OK, I have just overclocked it to 1GHz and it hit 511 Mbit/sec in iperf3 at roughly 90% sirq. So it seems that around 920MHz overclock is a sweet spot where CPU is no longer limiting factor (at least for 2x2 866 PHY ac). Everything above that will not make WiFi go faster.
That is 62MB/sec true wireless transfer rate on 7 years old router costing 40$. Not bad.
Also, make sure to configure DDR CAS to 5 or router refuses to boot. I had it up to 1GHz w/o any issues but took it down to 920MHz in order to protect the CPU.
Next step is to find true 3x3 802.11ac client so I can check whether 1200Mbit PHY is also capped by CPU. If not, I would not need WiFi 6 for a long long time
Very interesting... I have had a C7 as my main router/wifi, now it's doing AP duty with an x86 router box. It used to be the cpu/idle time ran out due to SQM load, around 100-140mbit, that was my issue on a 300mbit link. I thought I could do better than that w/o SQM, but was limited by my basic ISP speed which would cap out at 300-350. Router easily handled that over the wire, but seemed to run into a wall at 270-280mbit on 5ghz. Im now seeing that again, idle 0%, sirq 95% over the 5ghz radio. BUT... I didn't see it at first since I was running at 40mhz not 80mhz! Set to 40mhz bandwidth, I see a speed of 240-250mbit, but still 20% idle and 80% sirq or better. Hmmm...
The interesting note is that others and myself have been seeing a stopping of the wifi, usually the 2.4ghz radio, with high traffic. Been hard to figure out, seems dependent on heavy traffic, also seems dependent on the ath10k (5ghz) firmware/driver somewhat, though that didn't seem to make sense. Wondering if its some kind of driver lockup provoked by running out of system resources? Have to pass this idea along...

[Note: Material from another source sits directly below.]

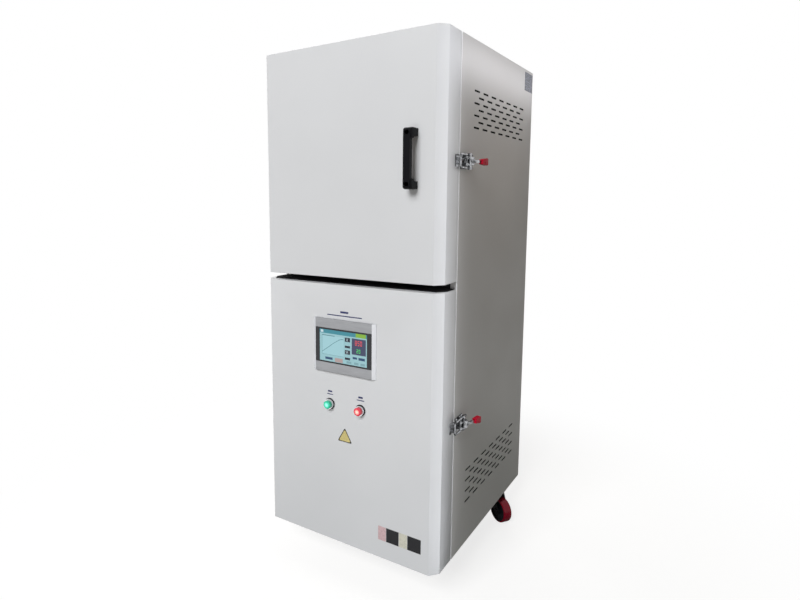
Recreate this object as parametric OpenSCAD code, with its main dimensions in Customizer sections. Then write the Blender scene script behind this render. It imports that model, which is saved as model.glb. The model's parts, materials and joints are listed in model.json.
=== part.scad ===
// Floor standing muffle furnace on castors: a heating chamber behind the upper
// door, the electrical compartment with the control panel behind the lower one.
// Millimetres, X to the right, Y to the back, Z up.
// Sizes are measured from the middle of the door front at the cabinet's underside;
// place() then moves the whole model to the middle of its footprint on the floor.

/* [Cabinet] */
// Space between the inner case and the side panels
side_space = 37.7; // [34:0.1:60]
// Space between the inner case and the rear panel
rear_space = 73.7; // [60:0.1:110]
// Thickness of the outer sheet metal
sheet_t = 2; // [1.5:0.5:2.5]
// Width of the bent returns on the side panels
return_w = 18; // [12:1:20]
// Leg width of the frame's steel angles
angle_w = 28; // [22:1:30]
// Thickness of the frame's steel angles
angle_t = 3; // [2:0.5:4]

/* [Doors] */
// Thickness of a door from its front face to its back plate
door_t = 96; // [85:1:105]
// Gap between a closed door and the body
door_gap = 4; // [3:0.5:6]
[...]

Yes, I experienced it to. I tried everything and my current conclusion is that Archer C7 2.4GHz is broken in OpenWRT (due to bug in driver blob?) and should not be used. I tried swapping out ath10k drivers and it did not work (quite plausible as ath10k is 5GHz driver).
Yes, using stock clock you are CPU-bound ~330MBit with 80MHz channel on 5GHz. Actual maximum seems to be ~520Mbit (using WPA2 PSK CCMP, maybe more with less encryption).